Author: Rainbow Rowell
Genre: Young Adult, Contemporary
Publisher: St. Martin’s Press
Release Date: September 10th, 2013
Source: Borrowed from my local library
Cath is a Simon Snow fan.
Okay, the whole world is a Simon Snow fan…
But for Cath, being a fan is her life—and she’s really good at it. She and her twin sister, Wren, ensconced themselves in the Simon Snow series when they were just kids; it’s what got them through their mother leaving.
Reading. Rereading. Hanging out in Simon Snow forums, writing Simon Snow fan fiction, dressing up like the characters for every movie premiere.
Cath’s sister has mostly grown away from fandom, but Cath can’t let go. She doesn’t want to.
Now that they’re going to college, Wren has told Cath she doesn’t want to be roommates. Cath is on her own, completely outside of her comfort zone. She’s got a surly roommate with a charming, always-around boyfriend, a fiction-writing professor who thinks fan fiction is the end of the civilized world, a handsome classmate who only wants to talk about words… And she can’t stop worrying about her dad, who’s loving and fragile and has never really been alone.
For Cath, the question is: Can she do this?

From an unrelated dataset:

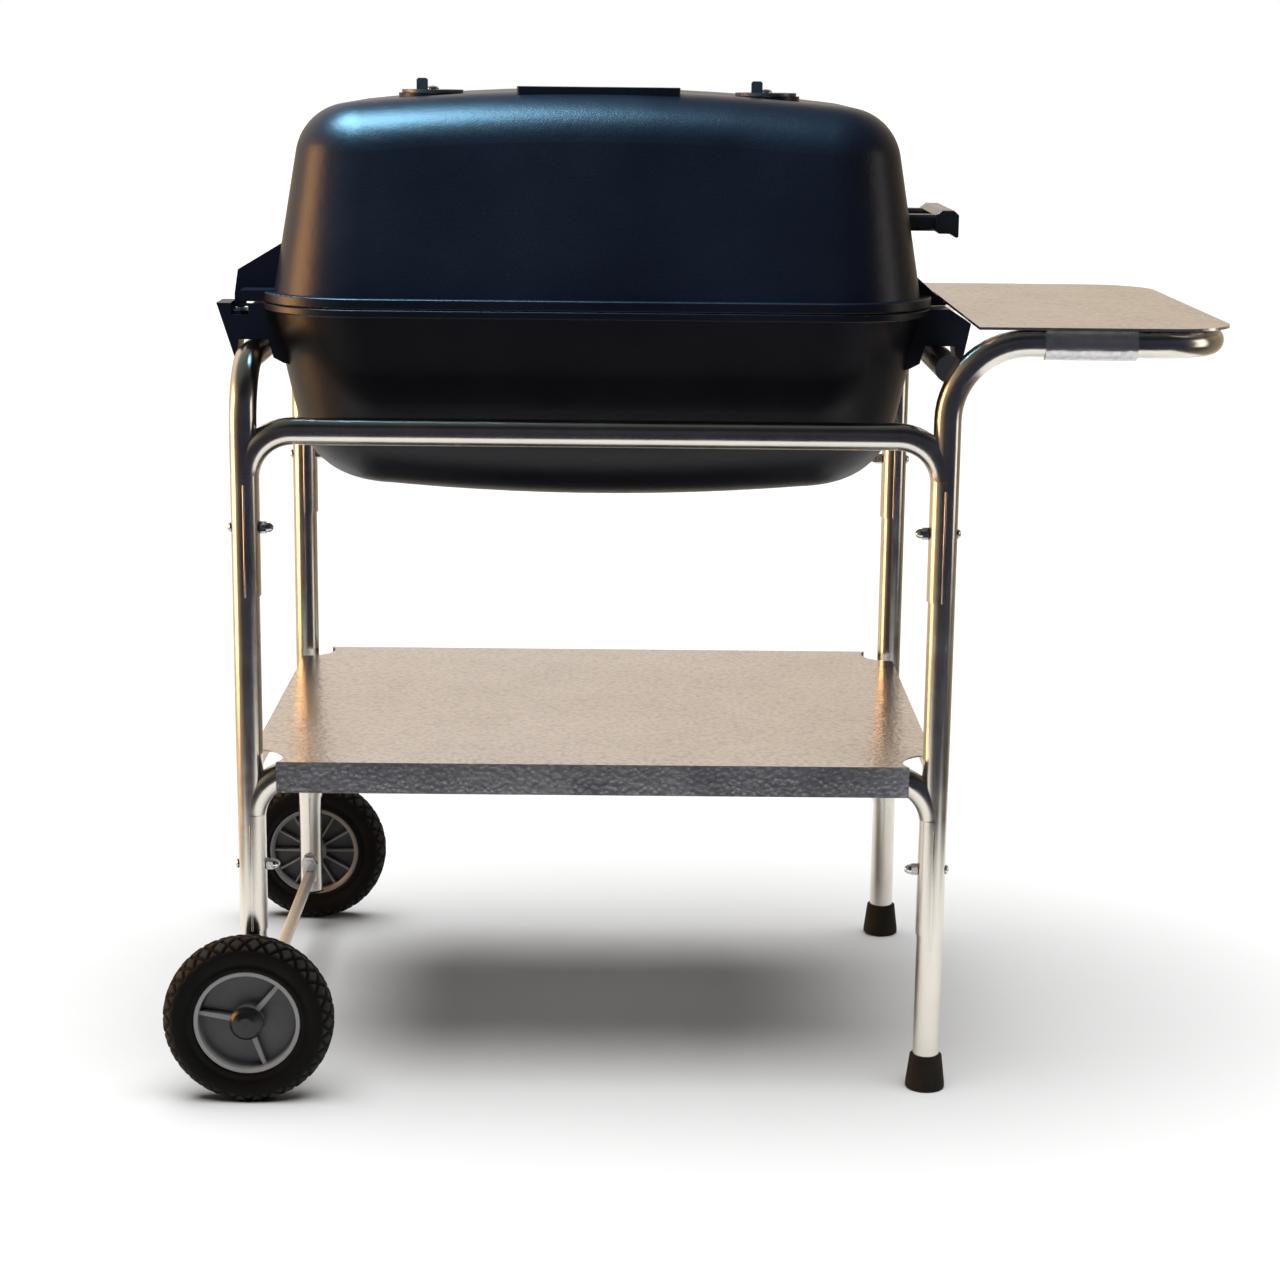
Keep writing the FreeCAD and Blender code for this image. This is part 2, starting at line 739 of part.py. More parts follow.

Can she make it without Wren holding her hand? Is she ready to start living her own life? Writing her own stories?
And does she even want to move on if it means leaving Simon Snow behind?

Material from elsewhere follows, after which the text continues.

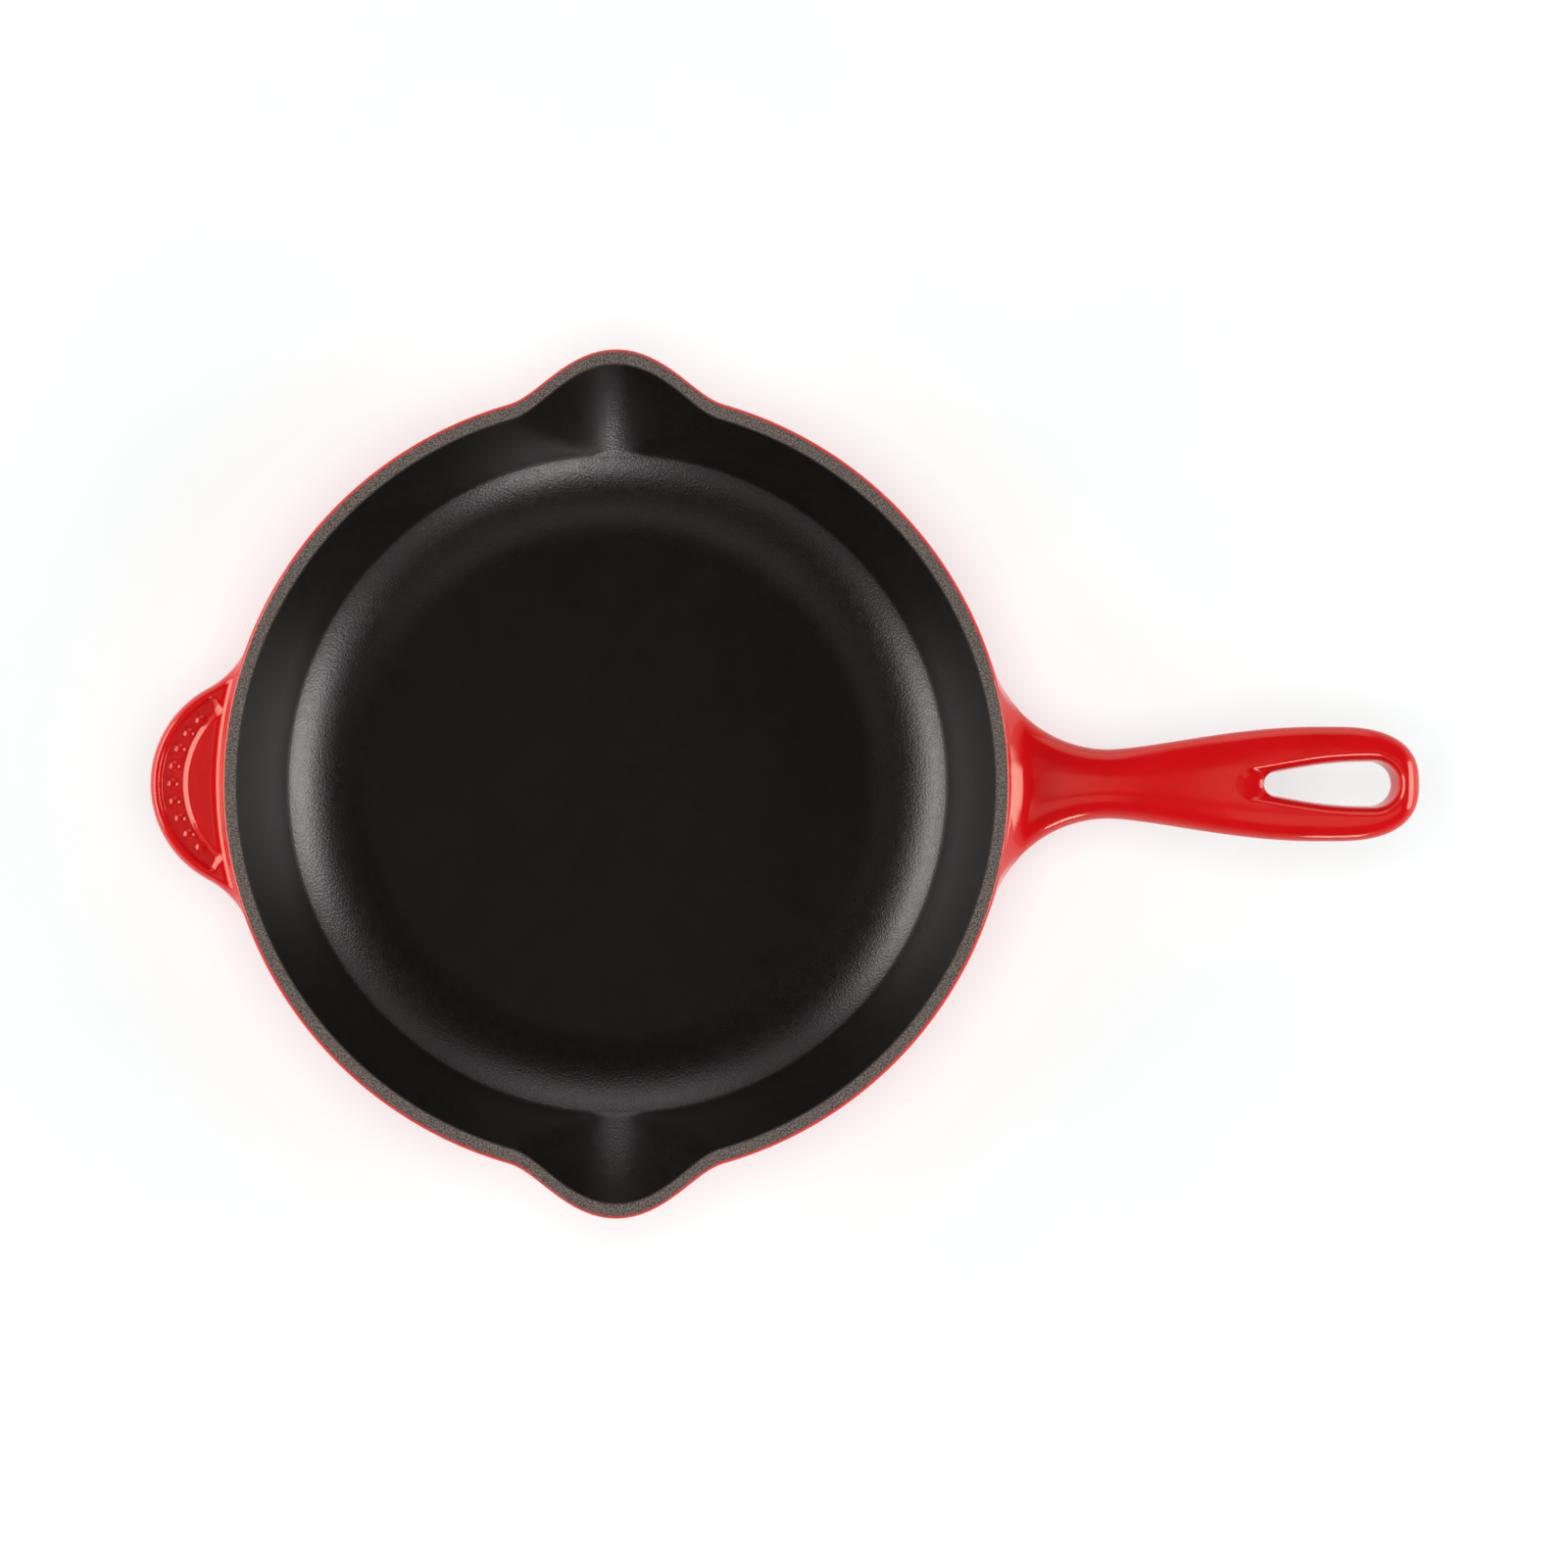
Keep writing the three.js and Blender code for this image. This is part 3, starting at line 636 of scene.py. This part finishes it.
def helper_upper(points):
    """The height of the upper face at plan points: outer lip, sunk band with its beads, slope, platform."""
    edge = helper_edge_distance(points)
    round_off = np.clip(1 - edge / HELPER_EDGE_WIDTH, 0, 1)
    half = HELPER_THICKNESS / 2
    height = HELPER_TOP - half + half * np.sqrt(1 - round_off ** 2)
    from_platform = np.linalg.norm(points - np.array((HELPER_PLATFORM_CENTRE, 0)), axis=-1)
    outer_fall = smoothstep(edge, HELPER_EDGE_WIDTH, HELPER_BAND_FROM)
    slope = smoothstep(from_platform, HELPER_PLATFORM_RADIUS, HELPER_PLATFORM_RADIUS + HELPER_SLOPE_WIDTH)
    turn = np.abs(np.arctan2(points[..., 1], HELPER_CENTRE - points[..., 0]))
    height = height - HELPER_BAND_DEPTH * outer_fall * slope * (1 - smoothstep(turn, *HELPER_BAND_ENDS))
    for centre in bead_centres():
        share = np.clip(np.linalg.norm(points - centre, axis=-1) / BEAD_RADIUS, 0, 1)
        height = height + BEAD_HEIGHT * (1 - share ** 2) ** 1.5
    inside_edge = smoothstep(edge, 0, HELPER_EDGE_WIDTH)
    return height + inside_edge * root_round(points, HELPER_FILLET, above=True)


def helper_lower(points):
    """The height of the lower face at plan points, with its rounded edge and the round at its root."""
    edge = helper_edge_distance(points)
    round_off = np.clip(1 - edge / HELPER_BOTTOM_ROUND, 0, 1)
    half = HELPER_THICKNESS / 2
    height = HELPER_TOP - half - half * np.sqrt(1 - round_off ** 2)
    standing = np.concatenate((points, height[..., None]), axis=-1)
    inside_edge = smoothstep(edge, 0, HELPER_BOTTOM_ROUND)
    return height - inside_edge * root_round(standing, HELPER_FILLET, above=False)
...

I never really understood the whole book boyfriend thing UNTIL THIS BOOK. Listening to the audiobook and halfway through I was absolutely in love with Levi. This is my first Rainbow Rowell novel- are all of her characters so well-developed and real? I’m not normally a big contemporary fan, but this has me reconsidering. The romantic interests are not all swoony-attractive with a heart of gold and no actual flaws. The foils in the subplots aren’t unattractive or smarmy or interfering. One of the parents is actually a huge presence in the life of the protagonist. It’s a group of characters living their messy, mysterious, messed-up lives. I LOVED it. And I double loved the audiobook narrator (Rebecca Lowman, with some by Maxwell Caulfield), who captured the nuances so beautifully, not once did I find myself mentally correcting pronunciation or thinking I’d have emphasized the sentence differently.
And then Cath herself. I could relate to her awkwardness in college, her outsider-ness with the fan fiction, her fear of disappointing others, and her boy-confusion that was not MPDG or “cute”. I’m not at all like Cath in most ways- not nearly as good a writer, not frowny or standoffish, not a caretaker, not abandoned by my mother or part of a twin set, etc. But I felt so connected to her, so with her.
I saw Nick’s thing coming a mile off- not because it was predictable at all, but because THAT WAS MY COLLEGE EXPERIENCE. Rainbow Rowell crawled inside my head, or we’re living parallel lives, or something. Her writing is too genuine to be just careful study (though it’s so polished, she clearly worked hard at it). She also handles tough issues like mental/behavioral illness with subtlety and respect, and yet she doesn’t flinch away from it. There’s no redeemed bad character trope, and not everyone in the book is forgivable or even likable (certainly not all the time).
The one of the other best things about this book- it isn’t all about the love story, or all about Cath’s relationship with her sister, or all about any one thing. It has so many elements, so many ended and opened things. I’m having difficulty laying out my thoughts without squeeing all over the place, because this book surprised me in all the best possible ways. Even non-YA readers will, I think, enjoy it.
This book has absolutely sold me on Rainbow Rowell. And I think I’ll be holding on to my Levi crush forever and ever. If you like realistic characters, believable romance, believable family dynamic, earnestly awkward characters, reminiscing about college, and falling in love with Levi (because YOU WILL), read it.